I ricavi del settore risultano sostanzialmente immobili, come dimostrato dall’andamento dei più importanti valori di conto economico: il margine di intermediazione dell’intero settore è salito di appena 741 milioni (+0,9%) nel 2018, attestandosi a 82,7 miliardi; per i primi 5 gruppi bancari italiani, questa voce si è attestata a 51 miliardi in salita di 1,1 miliardi (+2,3%). Il settore ha messo insieme utili per 12,5 miliardi nel 2018, rispetto ai 15,8 del 2017 (in cui hanno pesato alcune operazioni straordinarie, compresi i 3,5 miliardi parte dei contributi pubblici per il salvataggio delle banche in crisi). Il risultato di gestione si è attestato a 27,9 miliardi, in crescita di 2,7 miliardi rispetto al 2017 (+10,8%); per i primi 5 gruppi, si è trattato di 18,6 miliardi nel 2018, con un aumento di 3,9 miliardi (+27%) sull’anno precedente.
Evidenze positive si registrano per quanto riguarda gli indici patrimoniali e i parametri di bilancio. Il cost-income (principale indicatore di bilancio che misura il rapporto tra costi e fatturato: più è basso, più la banca è efficiente) è migliorato: dal 69,3% del 2017 al 66,2% del 2018; per i primi 5 gruppi bancari, si è passati dal 70,6% al 63,5%. Il risultato è in linea con le principali banche europee. Per quanto riguarda il return on equity (roe ovvero ritorno sul capitale, calcolato al netto del contributo per le ex venete), si è passati dal 4,1% del 2017 al 5,7% del 2018 e, misurato sui risultati dei primi 5 gruppi, dal 4,6% al 6,3%.

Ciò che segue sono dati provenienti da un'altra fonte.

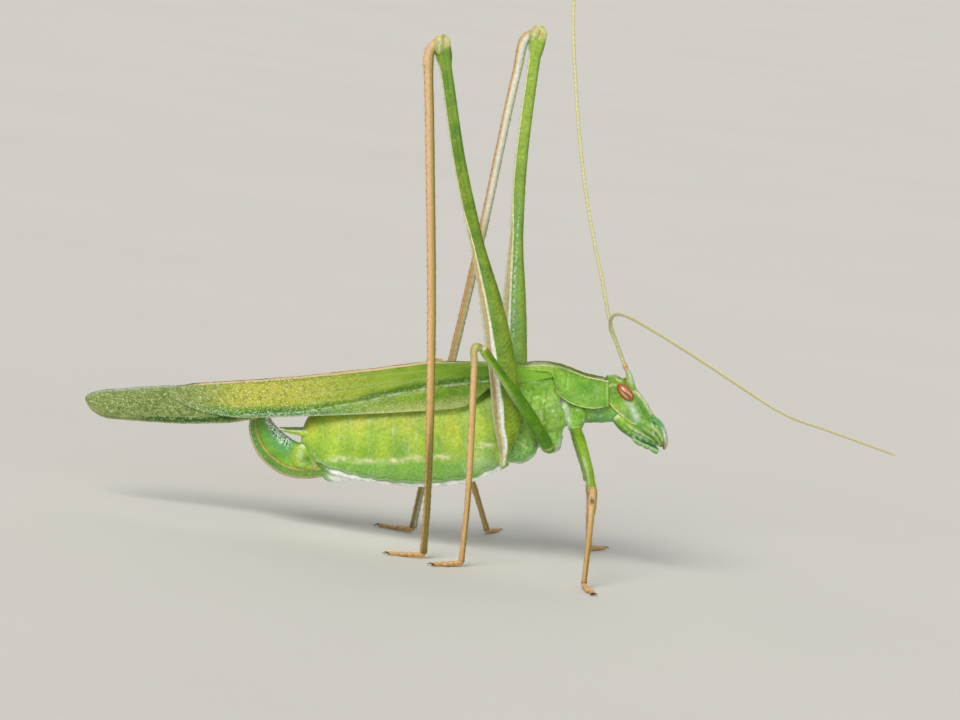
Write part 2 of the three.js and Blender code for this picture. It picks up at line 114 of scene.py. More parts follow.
def thread(points, count, dense=40):
    """Evenly spaced points along a smooth curve through the given ones."""
    p = np.array(points, float)
    p = np.vstack([2 * p[0] - p[1], p, 2 * p[-1] - p[-2]])
    step = np.sqrt(np.linalg.norm(np.diff(p, axis=0), axis=1))
    u = np.linspace(0, 1, dense, endpoint=False)[:, None]
    runs = []
    for i in range(1, len(p) - 2):
        a, b, c = step[i - 1], step[i], step[i + 1]
        lead = (p[i] - p[i - 1]) / a - (p[i + 1] - p[i - 1]) / (a + b) + (p[i + 1] - p[i]) / b
        trail = (p[i + 1] - p[i]) / b - (p[i + 2] - p[i]) / (b + c) + (p[i + 2] - p[i + 1]) / c
        runs.append(
            (1 + 2 * u) * (1 - u) ** 2 * p[i]
            + u * (1 - u) ** 2 * b * lead
            + u * u * (3 - 2 * u) * p[i + 1]
            + u * u * (u - 1) * b * trail
        )
    fine = np.vstack([*runs, p[-2]])
    length = np.concatenate([[0], np.cumsum(np.linalg.norm(np.diff(fine, axis=0), axis=1))])
    even = np.linspace(0, length[-1], count)
    return np.stack([np.interp(even, length, fine[:, k]) for k in range(3)], -1)


print(
    "half way along a step", stations((0, 0), (1, 1))(0.5), "and a path of",
    len(thread([(0, 0, 0), (0, 0, 1)], 5)),
)

# %% [markdown]
# ## Surfaces from rings
#
# Nearly every part of an insect is a tube of hard cuticle: legs, feelers, abdomen, even the head.
# So the basic shape here is a grid of rings along a path. Blender's own primitives would give
# only plain cylinders. A grid lets each ring have its own size, lets a vein or a keel be pushed
# out of the surface, and keeps for each vertex where it lies along (t) and around (c, s).

# %% Rings and closed skins
def unit(v):
    return v / np.maximum(np.linalg.norm(v, axis=-1, keepdims=True), 1e-12)


def round_power(v, power):
    return np.sign(v) * np.abs(v) ** (2 / power)


def length_of(path):
    return np.linalg.norm(np.diff(path, axis=0), axis=1).sum()


def ring_angles(around, power=2.0):
    turn = np.linspace(0, 2 * np.pi, around, endpoint=False)
    return round_power(np.cos(turn), power), round_power(np.sin(turn), power)


def directions(path, up=(1, 0, 0)):
    """Unit vectors ahead, sideways and up for each point of a path."""
    ahead = unit(np.gradient(path, axis=0))
    side = unit(np.cross(np.broadcast_to(np.array(up, float), ahead.shape), ahead))
    return ahead, side, np.cross(ahead, side)


def tube(path, wide, deep, up=(1, 0, 0), around=24, power=2.0):
    """Rings along a path. wide and deep are half sizes, sideways and towards the upper side."""
    _, side, top = directions(path, up)
    c, s = ring_angles(around, power)
    wide, deep = np.broadcast_to(wide, len(path)), np.broadcast_to(deep, len(path))
    across = (wide[:, None] * c)[..., None] * side[:, None]
    rise = (deep[:, None] * s)[..., None] * top[:, None]
    return path[:, None] + across + rise


def outwards(grid):
    """Unit normals of a grid of rings, pointing away from its middle line."""
    along = np.gradient(grid, axis=0)
    round_it = np.roll(grid, -1, 1) - np.roll(grid, 1, 1)
    normal = unit(np.cross(round_it, along))
    away = grid - grid.mean(1, keepdims=True)
    return normal * np.sign(np.sum(normal * away))


def closed(grid, t=None, c=0.0, s=0.0):
    """A closed skin over rings, with its ends capped."""
    rings, around = grid.shape[:2]
    i, j = np.meshgrid(np.arange(rings - 1), np.arange(around), indexing="ij")
    a, b = i * around + j, i * around + (j + 1) % around
    quads = np.stack([a, b, b + around, a + around], -1).reshape(-1, 4).tolist()
    first, last, base = rings * around, rings * around + 1, (rings - 1) * around
    k = np.arange(around)
    near_end = np.stack([k, np.full(around, first), (k + 1) % around], -1).tolist()
    far_end = np.stack([base + k, base + (k + 1) % around, np.full(around, last)], -1).tolist()
    points = np.vstack([grid.reshape(-1, 3), grid[0].mean(0), grid[-1].mean(0)])
    t = np.linspace(0, 1, rings) if t is None else t
    along = np.append(np.repeat(t, around), [t[0], t[-1]])
    spread = [np.append(np.broadcast_to(v, grid.shape[:2]).ravel(), [0, 0]) for v in (c, s)]
    return Shape(points=points, faces=quads + near_end + far_end, t=along, c=spread[0], s=spread[1])


def limb(path, wide, deep, up=(1, 0, 0), around=24, power=2.0):
    """A closed tube that knows where each vertex lies around it."""
    return closed(tube(path, wide, deep, up, around, power), None, *ring_angles(around, power))


def tapered(points, wide, deep, up, count=40, around=24, power=2.0):
    """A closed limb through points, with half sizes given as stations over 0 to 1."""
    t = np.linspace(0, 1, count)
    return limb(thread(points, count), stations(*wide)(t), stations(*deep)(t), up, around, power)


def mirrored(points, side):
    """Points drawn for her left, on the given side."""
    return np.array(points) * (1, side, 1)


def merged(*shapes):
    """Several closed skins as one."""
    faces, start = [], 0
    for shape in shapes:
        faces += [[v + start for v in face] for face in shape.faces]
        start += len(shape.points)
    parts = {k: np.concatenate([getattr(x, k) for x in shapes]) for k in ("points", "t", "c", "s")}
    return Shape(faces=faces, **parts)


print(
    "a power of 2.5 makes a ring's corner", round(ring_angles(8, 2.5)[0][1], 2), "instead of",
    round(ring_angles(8)[0][1], 2),
)

# %% [markdown]
# ## From shape to piece
#
# A piece is a mesh in metres that rides on the animal's one body and stands for the solids it
# replaces. Painted zones, such as a pale keel or a brown seam, are stored on the vertices as
# masks between 0 and 1. The material's nodes read them by name and give them their colours.

# %% One function makes a piece
def signed_volume(points, faces):
    a, b, c = (points[[f[k] for f in faces]] for k in (0, 1, 2))
    total = np.sum(a * np.cross(b, c))
    quads = [f for f in faces if len(f) == 4]
    if quads:
        a, b, c = (points[[f[k] for f in quads]] for k in (0, 2, 3))
        total += np.sum(a * np.cross(b, c))
    return total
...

Il risultato operativo netto (il compenso che le banche ottengono dalla gestione dei costi con i ricavi che producono al netto di “voci” straordinarie di bilancio) è cresciuto esponenzialmente da 1,9 miliardi a 11,2 miliardi e da meno 607 milioni a 7,4 miliardi per i primi 5 gruppi. Su questo miglioramento ha pesato l’incidenza delle rettifiche sui crediti sul risultato di gestione, passata al 77% al 46,6% (per i primi 5 gruppi dall’86,6% al 45,8%): un quadro assai positivo che non rende più necessario altri tagli sul versante dei costi. I costi del personale assorbono il 34,4% dei “ricavi” nel 2018 rispetto al 37,5% del 2017.